Moreover, Shanahan “will also have to sell any intervention to the Hill and make troops feel confident about his leadership,” the former official added. “It’s not clear he can do either successfully.”
On Tuesday, both the U.S. and Iran made notable efforts to lower the temperature, at least for now.
“We don’t seek a war, and they don’t either,” Iran’s supreme leader, Ayatollah Ali Khamenei, said on state television. “They know it’s not in their interests.”
Pompeo, speaking in Moscow alongside Russian Foreign Minister Sergey Lavrov, said that “we fundamentally do not seek a war with Iran.”
Also speaking out was John Abizaid, a retired general and Trump’s ambassador to Saudi Arabia. He urged caution in reacting to a spate of apparent drone attacks and other alleged sabotage that targeted Saudi oil tankers and facilities in recent days. While Iran immediately emerged as a suspected culprit, Abizaid called for letting investigators determine who was responsible.
“We need to do a thorough investigation to understand what happened, why it happened, and then come up with reasonable responses short of war,” Abizaid toldreporters. “It’s not in [Iran’s] interest, it’s not in our interest, it’s not in Saudi Arabia’s interest to have a conflict.”
An official from an Arab country also told POLITICO that it appears that Trump himself is deeply uneasy about engaging Iran militarily.
As the tensions simmered Tuesday, however, whose judgment would prevail on Trump was prominent on the minds of many.
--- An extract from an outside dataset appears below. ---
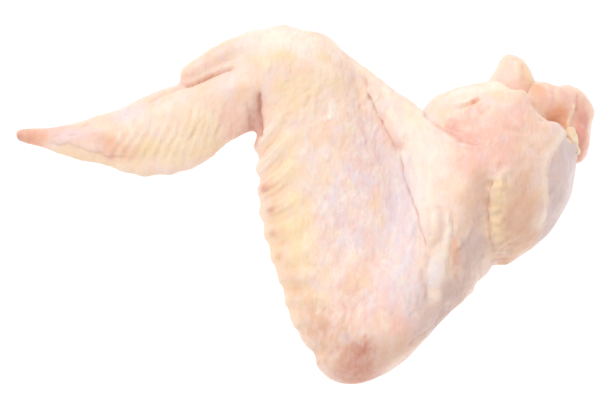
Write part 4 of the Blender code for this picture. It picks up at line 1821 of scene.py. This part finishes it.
@dataclass
class ShoulderMeat:
    """The wet flesh that shows inside the shoulder cut."""

    plan: Plan
    cut: ShoulderCut
    voxel: float = 0.4
    smoothing: int = 24
    depth: float = 8.0
    swell: float = 0.75
    finish: MeatFinish = field(default_factory=MeatFinish)
    lumps: tuple[Lumps, ...] = (Lumps(4.0, 0.35, 2.2), Lumps(1.8, 0.12, 4.4))

    patches: tuple[Patch, ...] = (
        Patch(Tint.ORANGE, (0.936, 0.703), 4.0, 1.8, -15, 0.6),
        Patch(Tint.ORANGE, (0.936, 0.735), 2.6, 1.6, 70, 0.6),
        Patch(Tint.ORANGE, (0.895, 0.785), 3.0, 1.6, -20, 0.7),
        Patch(Tint.BLUSH, (0.908, 0.735), 5.0, 2.5, -60, 0.3),
        # Painted light, lifting the shade where the flesh curves away from the light.
        Patch(Tint.CREAM_AND_HIGHLIGHT, (0.900, 0.728), 4.0, 2.0, -60, 0.4),
        Patch(Tint.BRICK, (0.980, 0.690), 7.0, 2.4, 85, 0.9),
        Patch(Tint.BRICK, (0.972, 0.640), 4.0, 2.2, 75, 0.8),
        Patch(Tint.BLUSH, (0.957, 0.765), 2.6, 1.8, 0, 0.6),
        Patch(Tint.CREAM_AND_HIGHLIGHT, (0.984, 0.752), 2.0, 2.0, 0, 0.3),
        Patch(Tint.MAUVE_AND_SHADE, (0.952, 0.775), 2.0, 1.2, 0, 0.3),
    )
    folds: tuple[Fold, ...] = (
        Fold(
            ((0.965, 0.750), (0.961, 0.727), (0.957, 0.710), (0.953, 0.683)),
            -0.7, 0.6, Tint.CREAM_AND_HIGHLIGHT, 0.9, 0.55, blunt=0.1,
        ),
        Fold(((0.972, 0.775), (0.971, 0.750), (0.969, 0.725)), 0.4, 0.7, Tint.BRICK, 0.4, 0.8),
        Fold(((0.988, 0.735), (0.985, 0.690), (0.978, 0.640)), 0.3, 0.5, Tint.BRICK, 0.4, 0.6),
        Fold(((0.926, 0.765), (0.924, 0.740), (0.918, 0.715)), -0.4, 0.8, Tint.BLUSH, 0.4, 0.8),
        Fold(
            ((0.918, 0.705), (0.934, 0.694), (0.951, 0.690)),
            0.3, 0.8, Tint.BRICK, 0.2, 0.7, blunt=0.08,
        ),
    )
    # The pocket's orange is partly the flesh's own red and partly painted shade in the hollow.
    pocket: Dimple = Dimple((0.938, 0.720), 0.35, 2.4, Tint.ORANGE, 0.7)
    neck: Dimple = Dimple((0.893, 0.787), -0.3, 2.4, Tint.ORANGE, 0.6)

    def build(self) -> bpy.types.Object:
        """Make the flesh and dress it.

        Returns:
            The piece.
        """
        flesh, bone = merged_copy("drumette_meat", "cut_meat"), merged_copy("humerus_bone", "core_bone")
        swell(flesh, self.swell)
        for part in (flesh, bone):
            self.cut.keep(part, self.depth, beyond=True)
        piece = join("cut_meat", [flesh, bone])
        resurface(piece, self.voxel, self.smoothing)
        relief = Relief(piece, self.plan)
        relief.roughen(self.lumps)
        for hollow in (self.pocket, self.neck):
            relief.dimple(hollow)
        relief.write()
        relief.dress(self.folds, self.patches)
        finish_piece(piece, self.finish.material(), "meat", "drumette_meat")
        return piece


@dataclass
class GristleKnob:
    """The gristle that caps the bone's end, standing out of the cut."""

    plan: Plan
    cut: ShoulderCut
    voxel: float = 0.35
    smoothing: int = 20
    depth: float = 8.0
    swell: float = 0.45
    finish: GristleFinish = field(default_factory=GristleFinish)
    lumps: tuple[Lumps, ...] = (Lumps(5.0, 0.4, 8.2),)

    patches: tuple[Patch, ...] = (
        Patch(Tint.BLUSH, (0.846, 0.812), 4.0, 2.4, 70, 0.6),
        Patch(Tint.BUTTER, (0.881, 0.832), 5.0, 1.6, 100, 0.8),
        Patch(Tint.ORANGE, (0.890, 0.782), 3.5, 2.2, -30, 0.9),
        Patch(Tint.BLUSH, (0.868, 0.780), 2.5, 1.5, 0, 0.5),
    )
    folds: tuple[Fold, ...] = (
        # The cream on the raised line is partly painted highlight, and the orange groove beside it partly
        # painted shade.
        Fold(((0.866, 0.862), (0.866, 0.830), (0.868, 0.790)), -0.3, 0.8, Tint.CREAM_AND_HIGHLIGHT, 0.7, 0.8),
        Fold(((0.875, 0.850), (0.877, 0.820), (0.878, 0.790)), 0.25, 0.7, Tint.ORANGE, 0.25, 0.9),
        Fold(((0.852, 0.850), (0.852, 0.820), (0.850, 0.790)), 0.15, 0.8),
    )

    def build(self) -> bpy.types.Object:
        """Make the knob and dress it.

        Returns:
            The piece.
        """
        piece = merged_copy("humerus_bone", "gristle_knob")
        self.cut.keep(piece, self.depth, beyond=True)
        resurface(piece, self.voxel, self.smoothing)
        swell(piece, self.swell)
        relief = Relief(piece, self.plan)
        relief.roughen(self.lumps)
        relief.dress(self.folds, self.patches)
        finish_piece(piece, self.finish.material(), "gristle", "humerus_bone")
        return piece


@dataclass
class FatTag:
    """The loose strip of pale yellow fat that hangs from the cut, along the skin's torn edge.

    Its middle follows the places, on a smooth curve over what lies below it. Cling is the
    share of the tallest bump below that lifts the curve. Lengths are in millimetres.
    """

    plan: Plan
    rings: int = 36
    sides: int = 20
    half_width: float = 1.45
    half_depth: float = 1.1
    across: Place = (0.95, 0.3)
    least_radius: float = 0.2
    cling: float = 0.4
    # Two waves along the strip: how far each goes, how fast it turns, and where it starts.
    waves: tuple[tuple[float, float, float], ...] = ((0.15, 15.0, 0.0), (0.08, 31.0, 1.0))
    girth: Trend = Trend((0.0, 0.08, 0.3, 0.6, 0.92, 1.0), (0.1, 0.8, 1.0, 0.75, 0.5, 0.1))
    finish: FatFinish = field(default_factory=FatFinish)

    places: tuple[Place, ...] = (
        (0.953, 0.690), (0.959, 0.672), (0.962, 0.648), (0.965, 0.622), (0.969, 0.600),
    )

    def build(self, base: Sequence[bpy.types.Object]) -> bpy.types.Object:
        """Make the strip and dress it.

        Args:
            base: The pieces that it lies on.

        Returns:
            The piece.
        """
        bpy.ops.mesh.primitive_uv_sphere_add(segments=self.sides, ring_count=self.rings, radius=1.0)
        piece = bpy.context.object
        piece.name = "fat_tag"
        path = self.plan.path(self.places)
        shares = np.linspace(0.0, 1.0, len(path))
        heights = self.heights(path, shares, base)
        for vertex in piece.data.vertices:
            share = (1.0 - vertex.co.z) / 2
            x, y = [np.interp(share, shares, path[:, axis]) for axis in (0, 1)]
            girth = self.girth.at(share) / max(math.hypot(vertex.co.x, vertex.co.y), self.least_radius)
            across = vertex.co.x * girth * self.half_width
            rise = vertex.co.y * girth * self.half_depth
            wave = sum(size * math.sin(share * pace + start) for size, pace, start in self.waves)
            x += across * self.across[0] + wave
            y += across * self.across[1]
            vertex.co = Vector((x, y, np.interp(share, shares, heights) + rise)) * MM
        apply_modifier(piece, "SUBSURF", levels=1, render_levels=1)
        finish_piece(piece, self.finish.material(), "skin")
        return piece

    def heights(
        self,
        path: np.ndarray,
        shares: np.ndarray,
        base: Sequence[bpy.types.Object],
    ) -> np.ndarray:
        """Return how high the strip's middle lies along its path.

        Args:
            path: The path's points in millimetres.
            shares: Each point's share of the way along it.
            base: The pieces that the strip lies on.

        Returns:
            The heights in millimetres.
        """
        tops = np.array([self.height(point, base) for point in path])
        bow = np.polyval(np.polyfit(shares, tops, 2), shares)
        return bow + self.cling * np.max(tops - bow)

    def height(self, point: np.ndarray, base: Sequence[bpy.types.Object]) -> float:
        """Return how high the top of some pieces is at a point.

        Args:
            point: The point seen from above, in millimetres.
            base: The pieces.

        Returns:
            The height in millimetres, or the floor's where there is none of them.
        """
        start = Vector((point[0] * MM, point[1] * MM, CAD_HIGH.z * 2))
        hits = [item.ray_cast(start, Vector((0, 0, -1))) for item in base]
        return max((spot.z for found, spot, _normal, _face in hits if found), default=CAD_LOW.z) / MM


@dataclass(frozen=True)
class Softbox:
    """A square lamp that faces the wing: its place from there and its width in metres, and its watts."""

    name: str
    away: tuple[float, float, float]
    width: float
    power: float


@dataclass
class Studio:
    """A pale floor, soft light from the upper left, and a camera that looks well down on the wing."""

    elevation: float = 75.0
    lens: float = 120.0
    sensor: float = 36.0
    lengths_away: float = 3.496
    aim: tuple[float, float, float] = (0.507, 0.493, 0.288)
    floor_size: float = 4.0
    sky: float = 0.84
    near_clip: float = 0.01
    lamps: tuple[Softbox, ...] = (
        Softbox("key_softbox", (-0.55, 0.40, 0.75), 0.40, 2.6),
        Softbox("back_softbox", (-0.10, 0.70, 0.45), 0.30, 0.5),
    )
    finish: FloorFinish = field(default_factory=FloorFinish)

    def build(self) -> None:
        """Make the floor, lights and camera."""
        self.floor()
        self.lights()
        self.camera()
        bpy.context.scene.view_settings.view_transform = "Standard"

    def target(self) -> Vector:
        """Return the point on the wing that the camera looks at."""
        return box_point(self.aim)

    def floor(self) -> None:
        """Make the floor that the wing rests on."""
        bpy.ops.object.select_all(action="DESELECT")
        bpy.ops.mesh.primitive_plane_add(size=self.floor_size, location=(0, 0, CAD_LOW.z))
        item = bpy.context.object
        item.name = "studio_floor"
        bpy.ops.object.transform_apply(location=True, rotation=True, scale=True)
        item.data.materials.append(self.finish.material())

    def lights(self) -> None:
        """Make the white surroundings and the lamps."""
        world = bpy.data.worlds.new("white_room")
        world.use_nodes = True
        world.node_tree.nodes["Background"].inputs["Color"].default_value = (1, 1, 1, 1)
        world.node_tree.nodes["Background"].inputs["Strength"].default_value = self.sky
        bpy.context.scene.world = world
        for softbox in self.lamps:
            self.lamp(softbox)

    def lamp(self, softbox: Softbox) -> None:
        """Make one lamp.

        Args:
            softbox: Its place, width and power.
        """
        away = Vector(softbox.away)
        bpy.ops.object.light_add(type="AREA", location=self.target() + away)
        lamp = bpy.context.object
        lamp.name = softbox.name
        lamp.rotation_euler = away.to_track_quat("Z", "Y").to_euler()
        lamp.data.size = softbox.width
        lamp.data.energy = softbox.power

    def camera(self) -> None:
        """Make the camera."""
        rise = math.radians(self.elevation)
        away = Vector((0, -math.cos(rise), math.sin(rise)))
        distance = (CAD_HIGH - CAD_LOW).x * self.lengths_away
        bpy.ops.object.camera_add(location=self.target() + away * distance)
        camera = bpy.context.object
        camera.rotation_euler = away.to_track_quat("Z", "Y").to_euler()
        camera.data.lens = self.lens
        camera.data.sensor_width = self.sensor
        camera.data.clip_start = self.near_clip
        bpy.context.scene.camera = camera


def main() -> None:
    """Build every part of the wing and the studio."""
    logging.basicConfig(level=logging.INFO, format="%(name)s %(message)s")
    span = CAD_HIGH - CAD_LOW
    plan = Plan(np.array(CAD_LOW[:2]) / MM, np.array(span[:2]) / MM)
    cut = ShoulderCut()
    skin, meat, _knob = [part(plan, cut).build() for part in (WingSkin, ShoulderMeat, GristleKnob)]
    FatTag(plan).build((skin, meat))
    Studio().build()


if __name__ == "__main__":
    main()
“We don’t have a Secretary of Defense who’s a decorated 4-star Marine Corps general with decades of military leadership experience, and we don’t have a National Security Advisor with comparable, significant, national security leadership experience,” Sen. Chris Coons, a Democrat from Delaware and member of the Foreign Relations Committee, said in a statement.
“The President did benefit from such a team in his first couple of years,” he added, “and he did not launch any major new wars. I’m gravely concerned that we’ve got folks who are encouraging or tolerating his bumbling forward into a major deployment into the Middle East without a clear strategy.”